The Signal Is Only as Strong
as What Drives It.
Mixer and amplifier systems — sized correctly, configured precisely, and racked cleanly — are the signal backbone of every PA installation. Layerix designs, supplies, and installs the complete amplification chain from source to speaker.

What is a mixer, amplifier, and DSP?
A mixer combines multiple audio sources — microphones, music players, paging stations — into a managed signal. An amplifiertakes that signal and drives it to the speakers at the correct power level. A DSP(Digital Signal Processor) sits between them — processing, routing, equalising, and protecting the signal before it reaches the amplifier. Layerix designs the complete signal chain for every PA deployment — not just the speakers on the wall.
Who is it for?
- ✓ New PA system installations requiring a complete signal chain
- ✓ Existing PA systems with amplifier faults or distortion
- ✓ Systems being upgraded from analogue to DSP‑controlled
- ✓ Multi‑zone facilities requiring matrix mixing
- ✓ Facilities adding new zones to an existing amplifier room
The Problems Proper Mixing & Amplification Solve
Under‑powered amplifiers clip and distort
An amplifier running above its rated power clips the audio signal — producing harsh distortion that damages speakers and makes speech unintelligible. An over‑specified amplifier driving low loads wastes cost. Correct sizing eliminates both.
No DSP = No control
Without a DSP between the mixer and amplifiers, a PA system cannot equalise for room acoustics, limit amplifier input to prevent clipping, gate microphone channels to prevent noise, or route different sources to different zones. A DSP transforms a basic speaker system into a managed PA infrastructure.
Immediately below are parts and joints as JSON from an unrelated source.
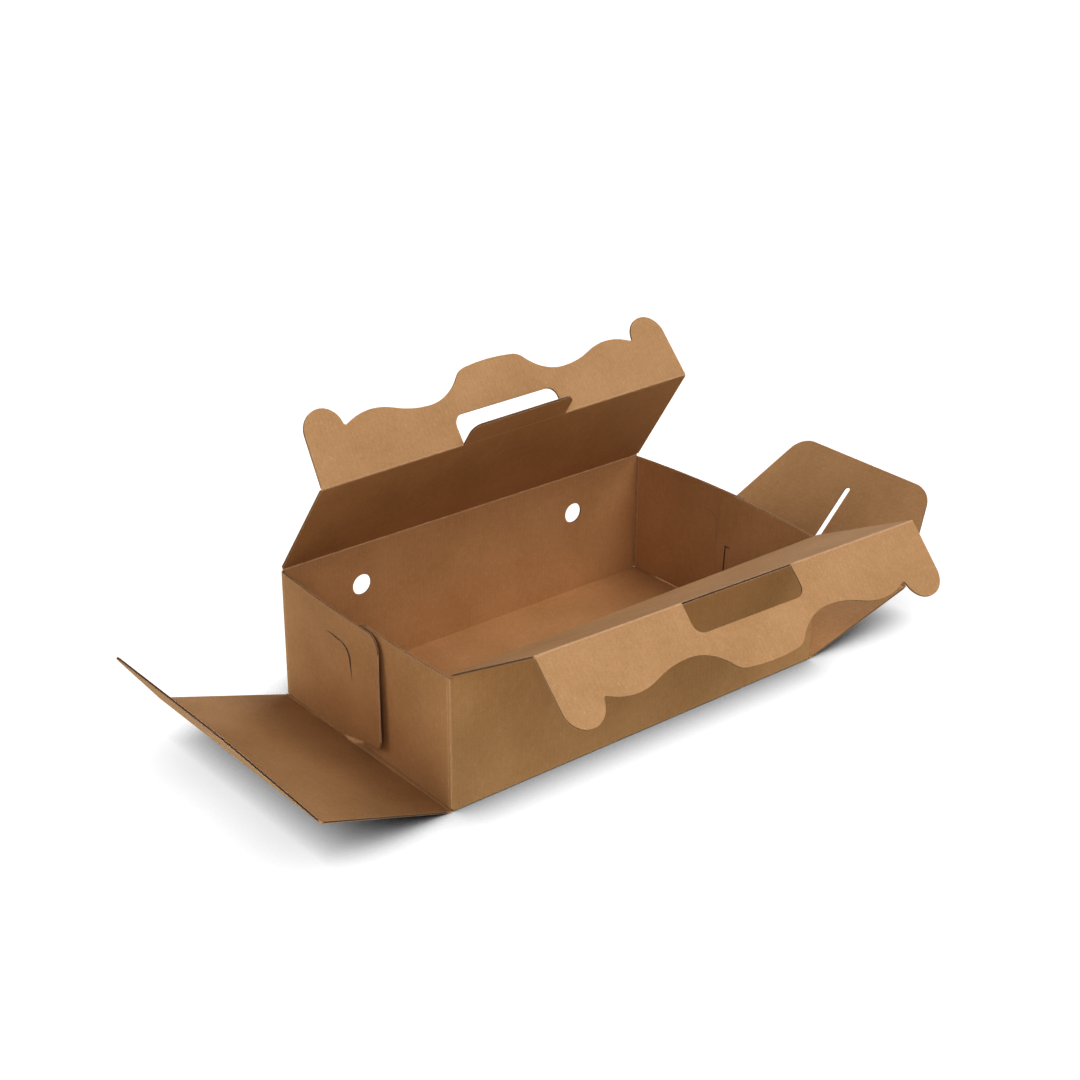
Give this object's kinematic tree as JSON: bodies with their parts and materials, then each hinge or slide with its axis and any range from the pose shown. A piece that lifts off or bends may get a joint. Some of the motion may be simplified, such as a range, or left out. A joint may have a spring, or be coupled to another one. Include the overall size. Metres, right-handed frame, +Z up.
{
  "type": "takeaway box",
  "caption": "Long carry box folded from corrugated card, standing open, with two roof halves that end in wavy handle panels and two slotted end flaps.",
  "frame": {"origin": "centre of the floor's underside, on the table", "axes": "+X along the box to the right, +Y to the back wall with the vents, +Z up"},
  "size_m": [0.6353, 0.3163, 0.2237],
  "materials": {
    "kraft_tray": "matte brown kraft liner on corrugated card",
    "kraft_roof": "matte brown kraft liner on corrugated card",
    "kraft_handle": "matte brown kraft liner on corrugated card",
    "kraft_end": "matte brown kraft liner on corrugated card"
  },
  "bodies": {
    "tray": {"tray": "kraft_tray"},
    "back_roof_panel": {"back_roof_panel": "kraft_roof"},
    "back_handle_panel": {"back_handle_panel": "kraft_handle"},
    "front_roof_panel": {"front_roof_panel": "kraft_roof"},
    "front_handle_panel": {"front_handle_panel": "kraft_handle"},
    "left_end_panel": {"left_end_panel": "kraft_end"},
    "left_tip_panel": {"left_tip_panel": "kraft_end"},
    "right_end_panel": {"right_end_panel": "kraft_end"},
    "right_tip_panel": {"right_tip_panel": "kraft_end"}
  },
  "joints": [
    {"name": "back_roof_crease", "type": "hinge", "parent": "tray", "child": "back_roof_panel", "pos_m": [0, 0.09725, 0.1005], "axis": [1, 0, 0], "range_deg": [-123.6, 55.1]},
    {"name": "back_handle_crease", "type": "hinge", "parent": "back_roof_panel", "child": "back_handle_panel", "pos_m": [0, 0.04401, 0.18063], "axis": [-1, 0, 0], "range_deg": [-70.6, 18.1]},
    {"name": "front_roof_crease", "type": "hinge", "parent": "tray", "child": "front_roof_panel", "pos_m": [0, -0.09725, 0.1005], "axis": [-1, 0, 0], "range_deg": [-28.6, 151.4]},
    {"name": "front_handle_crease", "type": "hinge", "parent": "front_roof_panel", "child": "front_handle_panel", "pos_m": [0, -0.18171, 0.14655], "axis": [1, 0, 0], "range_deg": [-76.1, 13.9]},
    {"name": "left_end_crease", "type": "hinge", "parent": "tray", "child": "left_end_panel", "pos_m": [-0.16725, 0, 0.00075], "axis": [0, 1, 0], "range_deg": [-18.3, 56.5]},
    {"name": "left_tip_crease", "type": "hinge", "parent": "left_end_panel", "child": "left_tip_panel", "pos_m": [-0.26457, 0, 0.03293], "axis": [0, 1, 0], "range_deg": [-35, 13]},
    {"name": "right_end_crease", "type": "hinge", "parent": "tray", "child": "right_end_panel", "pos_m": [0.16725, 0, 0.00075], "axis": [0, -1, 0], "range_deg": [-14.8, 60]},
    {"name": "right_tip_crease", "type": "hinge", "parent": "right_end_panel", "child": "right_tip_panel", "pos_m": [0.26635, 0, 0.02693], "axis": [0, -1, 0], "range_deg": [-30, 18]}
  ]
}
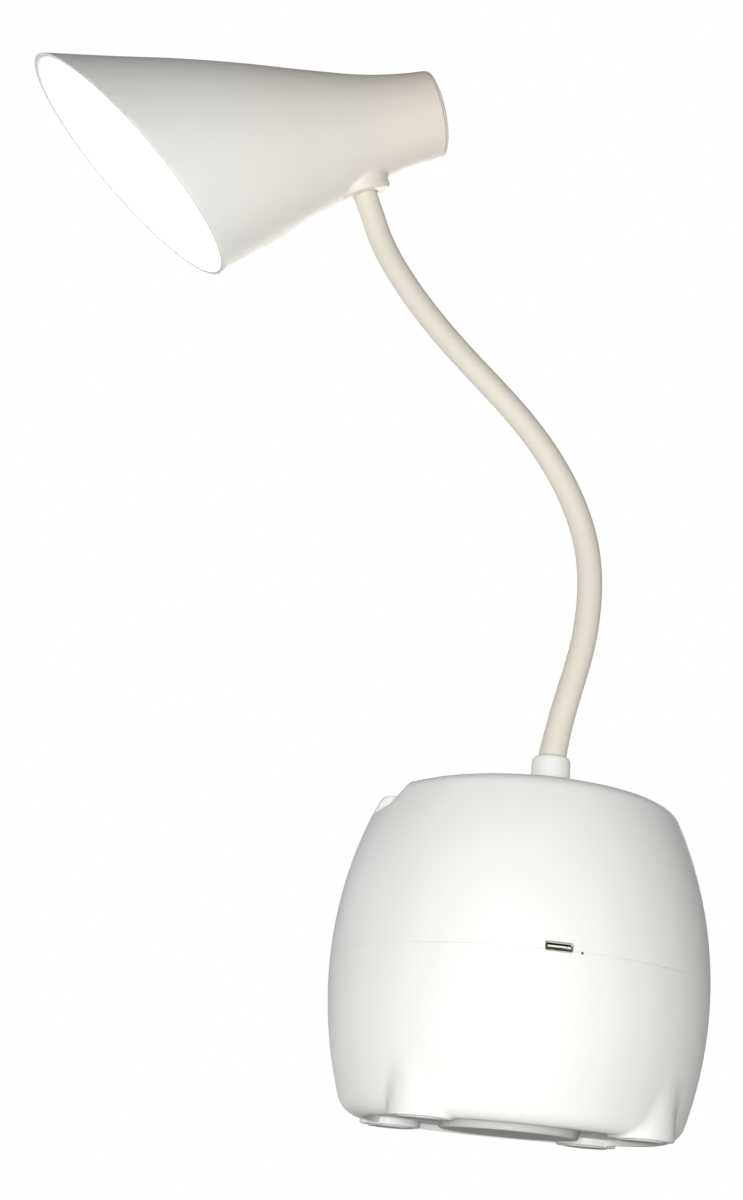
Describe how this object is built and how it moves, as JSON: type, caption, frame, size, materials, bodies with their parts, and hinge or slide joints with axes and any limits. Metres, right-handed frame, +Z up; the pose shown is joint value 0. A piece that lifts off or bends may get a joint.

Poorly racked equipment fails early
Amplifiers generate heat. Stacked without airflow, they overheat and fail. Equipment not mounted on proper rails vibrates loose over time. A correctly designed amplifier rack — with proper ventilation, cable management, and power distribution — extends equipment life significantly.
Scope of Work
The Complete PA Signal Chain
Every element in this chain must be correctly specified and configured. Layerix designs, installs, and commissions the complete chain — not individual components in isolation.
Amplifier Sizing Guide
| Zone Speaker Load (total tap wattage) | Min Amp Rating | Recommended Amp Rating |
|---|---|---|
| 100W | 100W | 150W |
| 200W | 200W | 300W |
| 500W | 500W | 750W |
| 1000W | 1000W | 1500W |
Layerix sizes every amplifier channel at minimum 1.5× the connected speaker load — providing headroom that prevents clipping and extends amplifier life.
DSP vs Analogue Mixer — When do we need a DSP?
Use analogue mixer only:
- Small systems (1–3 zones)
- Fixed routing, no EQ requirement
- Budget‑constrained
Use DSP:
- 4+ zones, zone routing flexibility
- Room EQ required
- Priority logic, fire alarm integration
- Remote monitoring
Recommended for all commercial PA installations.
Our Amplifier & DSP Process
Source Inventory & Zone Load Calc
List all audio sources, calculate total speaker wattage per zone.
Amplifier Sizing & DSP Selection
Size amplifiers (1.5× headroom), select DSP platform based on zones and features.
Rack Design & Procurement
Design rack layout, ventilation, power distribution, order equipment.
Rack Build & Equipment Mounting
Assemble rack, mount amplifiers, DSP, mixers, patch panels.
Wiring — Inputs, Outputs, Power
Terminate all source inputs, speaker outputs, mains power, and control cables.
DSP Configuration & Commissioning
Program routing, EQ, limiting, test signal flow per zone, verify SPL, handover.
Real Amplifier & DSP Deployments
Every photo is from an actual Layerix amplifier rack project — 100% in‑house.



Client Success Story
Challenge: Existing analogue PA system had audible clipping, no zone EQ, and amplifiers overheating in a poorly ventilated rack.
Solution: Replaced analogue mixer with DSP, resized amplifiers (1.5× headroom), redesigned rack with active cooling, programmed EQ per zone.
Outcome: Distortion eliminated, speech intelligibility improved from 0.45 STI to 0.72 STI, rack temperature dropped from 55°C to 38°C, amplifier life extended.